SELAYARKINI - Klarifikasi resmi Pemerintah Kabupaten Kepulauan Selayar yang dirilis melalui laman resminya pada Selasa, 18 Juni 2025, justru memantik polemik baru. Alih-alih menjernihkan persoalan, pernyataan berjudul “Pemerintah Desa Diminta Pahami Kewajiban Terkait PBB-P2, BPKPD: Ini Demi Kepentingan Bersama” itu menuai kecaman dari sejumlah kepala desa.

Dalam rilis tersebut, Pemkab—melalui BPKPD—menegaskan bahwa pencairan Alokasi Dana Desa (ADD) memang dikaitkan dengan capaian realisasi Pajak Bumi dan Bangunan Perdesaan dan Perkotaan (PBB-P2). Anehnya, tidak satu pun dasar hukum yang dikutip untuk menopang klaim tersebut.

“Bukan ditahan, tapi karena syarat belum terpenuhi,” tulis BPKPD.

Namun, syarat yang dimaksud tidak ditemukan dalam regulasi resmi, baik dari Kementerian Desa maupun dalam aturan yang mengatur transfer keuangan desa. Hal ini menjadi sumber kegelisahan di banyak desa yang merasa telah memenuhi seluruh persyaratan pencairan ADD tahap II.

“Dokumen kami sudah lengkap. Sejak kapan PBB jadi syarat ADD? Pajak itu urusan wajib pajak, bukan tugas perangkat desa,” keluh salah satu kepala desa.

Pernyataan Pemkab ini dianggap menyesatkan sekaligus mengubah posisi desa dari pelayan masyarakat menjadi semacam kolektor pajak dadakan. Beberapa kades bahkan menyamakan logika Pemkab dengan kebijakan yang tak berdasar:

“Kalau begitu, apakah layanan ke masyarakat boleh kami stop kalau mereka belum bayar pajak? Kan konyol. Kami bukan penagih utang.”

Kondisi makin pelik karena di sejumlah wilayah, masih ditemukan persoalan teknis seperti SPPT ganda dan objek pajak fiktif yang tak dikenali oleh perangkat desa. Bahkan ada aparat desa yang diminta menagih PBB atas tanah yang tidak pernah mereka lihat wujudnya.
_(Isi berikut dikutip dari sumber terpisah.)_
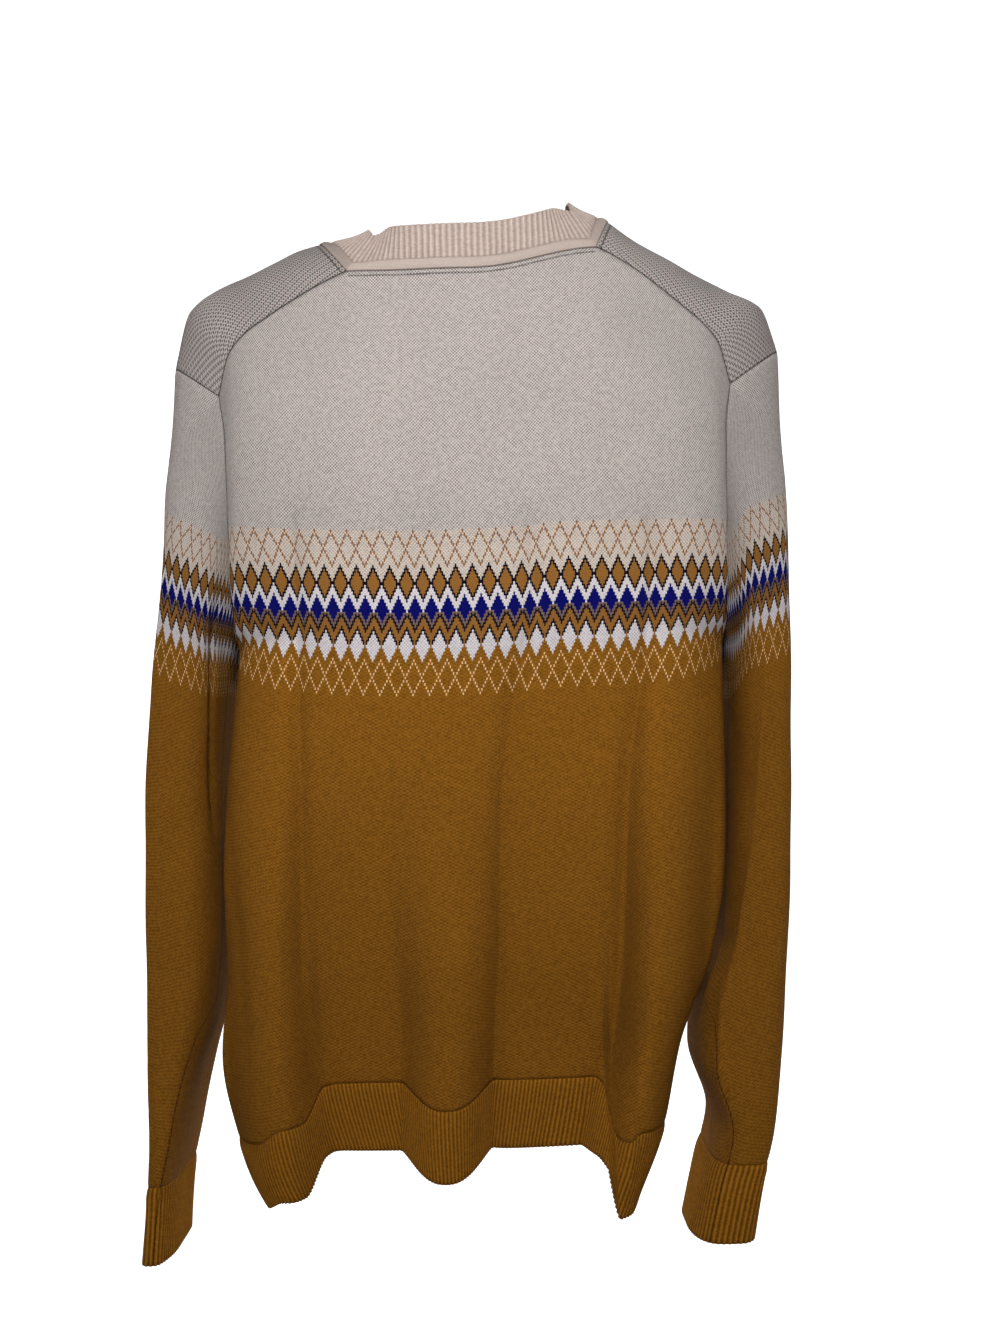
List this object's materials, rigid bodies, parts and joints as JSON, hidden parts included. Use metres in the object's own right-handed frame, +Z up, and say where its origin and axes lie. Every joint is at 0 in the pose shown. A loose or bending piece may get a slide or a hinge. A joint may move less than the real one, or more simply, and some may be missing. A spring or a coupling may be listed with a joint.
{
  "type": "knitted sweater",
  "caption": "Long-sleeved crew-neck knitted sweater hanging as worn, hollow, with ribbed collar, cuffs and hem, open at neck, cuffs and hem",
  "frame": {"origin": "where the garment is held: inside the neck at shoulder height, midway between the shoulders and between back and front", "axes": "+Z up; +X to the right as the back is looked at; +Y the way a wearer would face"},
  "size_m": [0.4865, 0.2008, 0.7775],
  "materials": {
    "argyle_knit": "fine wool jersey knitted in several colours, matt and slightly fuzzy",
    "ochre_knit": "ribbed wool in brownish ochre, matt",
    "beige_knit": "ribbed wool in warm beige, matt"
  },
  "bodies": {
    "root": {"back_panel": "argyle_knit", "front_panel": "argyle_knit", "sleeve_left": "argyle_knit", "sleeve_right": "argyle_knit", "hem_rib_back": "ochre_knit", "hem_rib_front": "ochre_knit", "cuff_left": "ochre_knit", "cuff_right": "ochre_knit", "collar_band": "beige_knit", "collar_rib": "beige_knit"}
  },
  "joints": []
}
Dampak dari penundaan ADD tak bisa dianggap remeh. Di beberapa desa, pelayanan lumpuh karena kas kosong. Kegiatan pemerintahan tersendat, perangkat desa merasa ‘dikorbankan’ oleh kebijakan yang tidak berpijak pada dasar hukum yang sah.

Ironisnya, Pemkab tetap bersikukuh bahwa penekanan pada realisasi PBB adalah demi “kepentingan bersama.” Padahal, tak satu pun regulasi pusat—baik Surat Edaran Kementerian Desa PDTT maupun aturan keuangan daerah yang menyebut capaian PBB sebagai syarat pencairan ADD. Bila pun ada kebijakan lokal, mestinya dituangkan dalam Peraturan Daerah atau Peraturan Kepala Daerah, bukan lewat rilis media.

Desakan dari desa pun kian menguat. Mereka meminta kejelasan dan keadilan, agar pencairan dana desa tidak dikunci hanya karena realisasi pajak belum terpenuhi.

“ADD itu dana untuk pelayanan publik, bukan insentif pungutan,” tegas seorang kepala desa dari wilayah daratan Selayar.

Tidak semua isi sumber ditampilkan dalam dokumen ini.